Hi all,
Theoretical set-up - looking for advice on feasibility and/or potential
problems [indeed, if this is workable!]
Remote Office:
6 users
Currently running bog-standard W2K Server
Outlook clients connecting directly to individual POP3 mailboxes at ISP - NO
internal mail whatsoever
Broadband connection via Broadband Router on LAN - 512k ADSL
Head Office:
W2K Server
Exchange2K Server
Cisco 1700 Router
Cisco PIX 515E Firewall
Mailsweeper
Websweeper
McAffee EPolicy Orchestrator
McAffee Virusscan
Broadband is 2Mb SDSL
Customer is looking to have the Remote Office link with the Head Office in
the following way:
1] ALL email either incoming or outgoing to go via Head Office - they [at
present] are looking for all internal mail within the Remote Office to also
pass via Head Office, but I'm dubious as to whether this is the most
efficient method of achieving things for them
2] 'Constant' VPN access during working hours to allow file/document sharing
between sites
We've [thus far] told the customer that they've got the following basic
options:
1] Set-up the constant VPN connection between the offices either
server-server or router-router and configure all the Outlook clients at the
Remote Office as offline clients of the Head Office Exchange Server -
downside is that all the internal mails are sent to the Head Office then
back to the Remote Office which is pretty bandwidth inefficient.
2] Go SBS at the Remote Office - this will provide firewalling at the Remote
Office [at present its just the NAT on the Router!], internal mail at the
Remote Office stays within the Remote Office while external email can be
forwarded to a Smart Host of the client's Head Office Exchange Server and
incoming mail can be downloaded from the Head Office Exchange Server via
POP3 [or SMTP?]
Reasoning for SBS:
1] If the VPN link to Head Office goes down, the client in the Remote Office
still has internal mail and we could [if the outage were a long one]

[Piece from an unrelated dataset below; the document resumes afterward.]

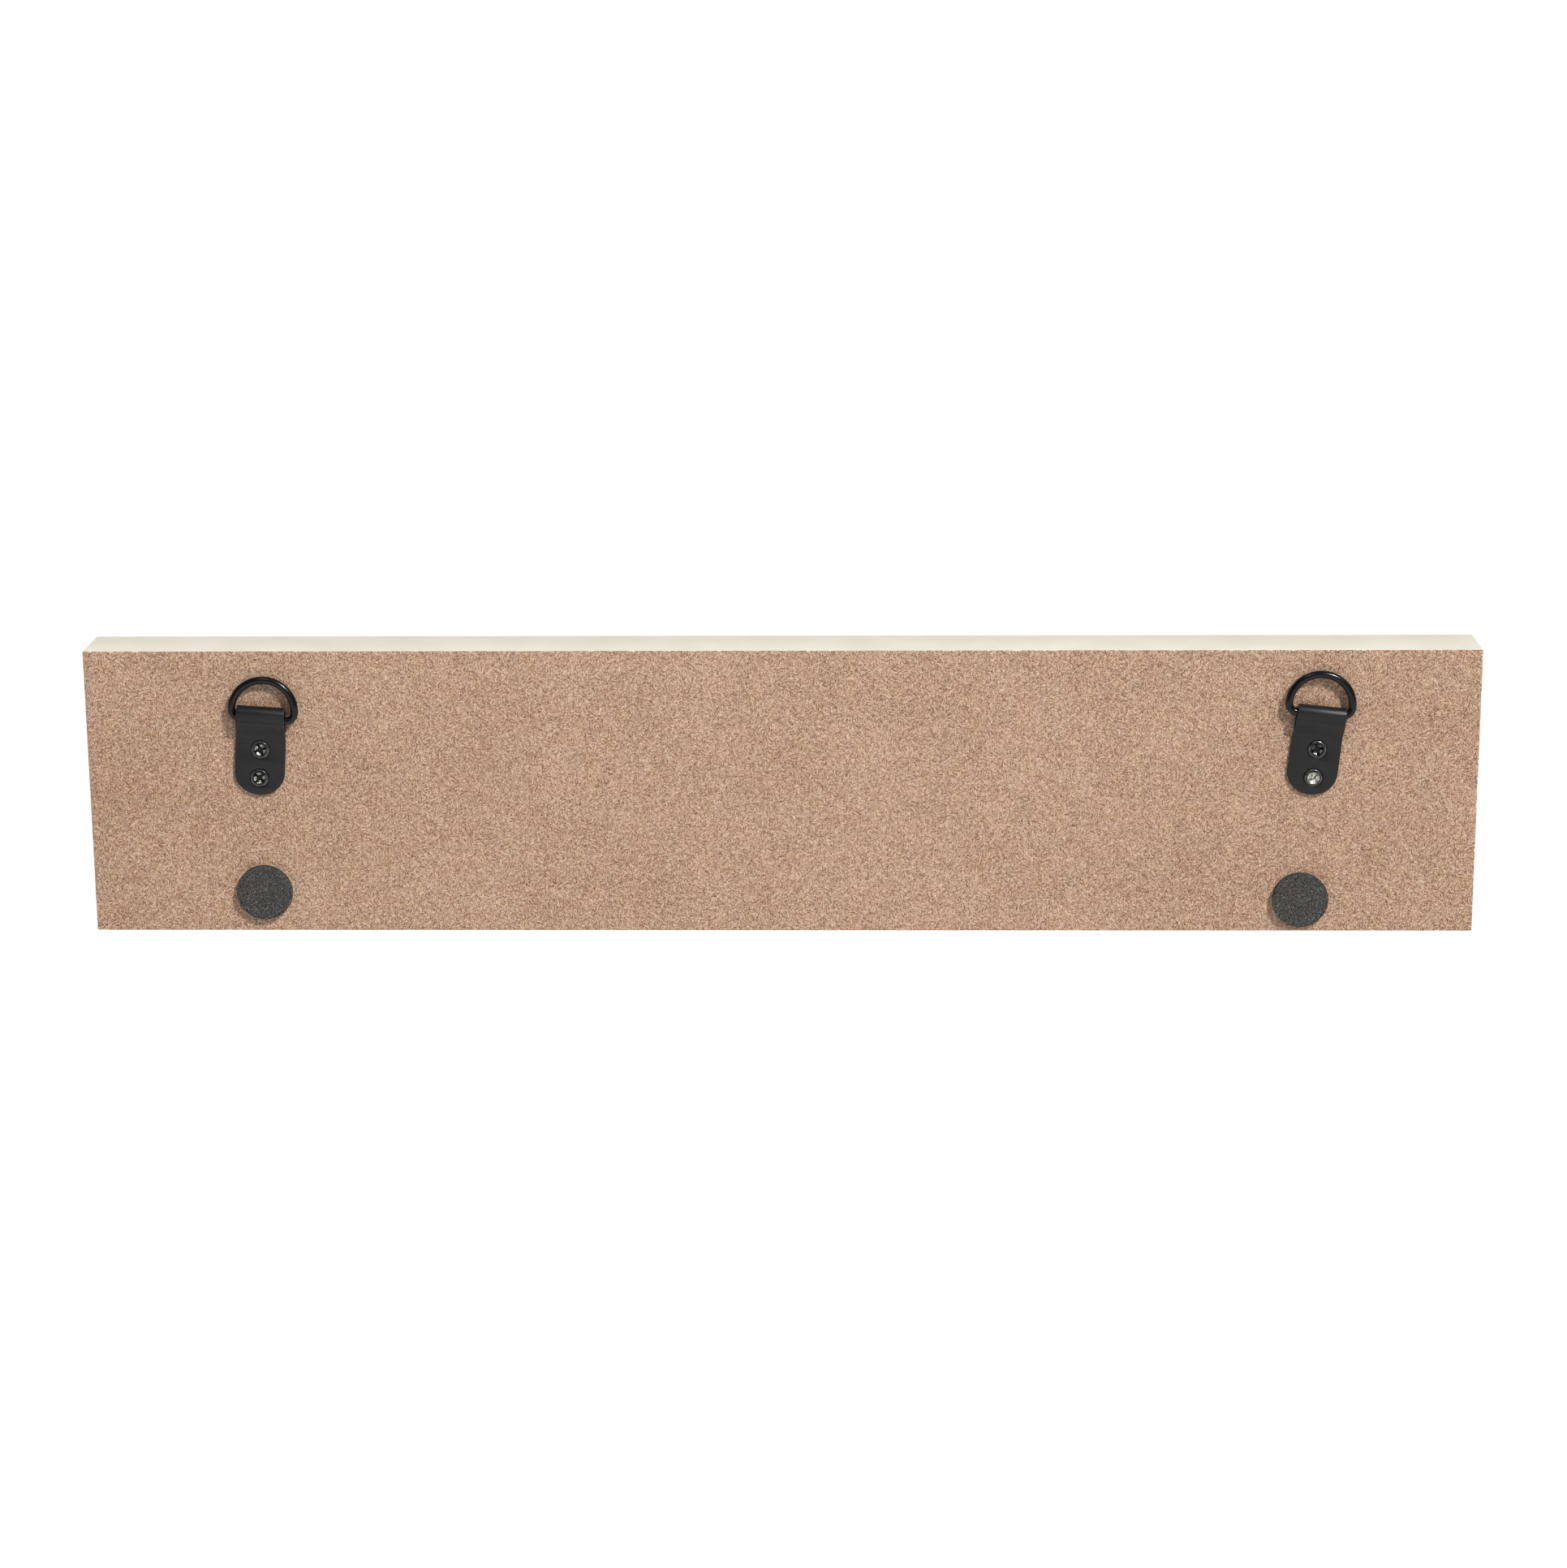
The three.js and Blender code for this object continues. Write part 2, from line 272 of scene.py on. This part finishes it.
def paint_color(sh):
    """The cream coat, the same on the board's edges and the rim: its stipple and its colour."""
    cloud = sh.ramp(sh.noise(0.05, 3.0), 0.3, 0.7)
    color = sh.mix(cloud, linear(219, 214, 199), linear(225, 221, 207))
    stipple = sh.noise(1.6, 3.0, 0.6)
    return stipple, sh.mix(sh.ramp(stipple, 0.35, 0.75, 0.0, 0.04), color, linear(188, 176, 146))


def paint_material():
    sh = Shader("cream_paint", Roughness=0.6, Specular_IOR_Level=0.25)
    stipple, color = paint_color(sh)
    streak = sh.noise(0.9, 2.0, 0.5, 5.0, (0.08, 1.0, 1.0))
    sh.set("Base Color", color)
    sh.bump(sh.math("ADD", stipple, sh.math("MULTIPLY", streak, 0.7)), 0.12, 0.00006)
    return sh.material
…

configure them to send outgoing emails directly out via DNS. They'd get ISA
to protect their network [and adding a 2nd NIC] in order to provide FAR more
security than relying on the existing router's NAT. Basically to provide a
degree of fault-tolerance in addition to ease of remote administration and
increased security.
Reasoning for non-SBS [more from customer's perspective than ours]:
1] Cheaper - perhaps slightly tighter integration with their Head Office
existing set-up
Notes:
1] Client does NOT wish to go W2K3 at this stage - therefore it would need
to be SBS2K if we went down that route
Anyone got any pointers/advice/potential pitfalls?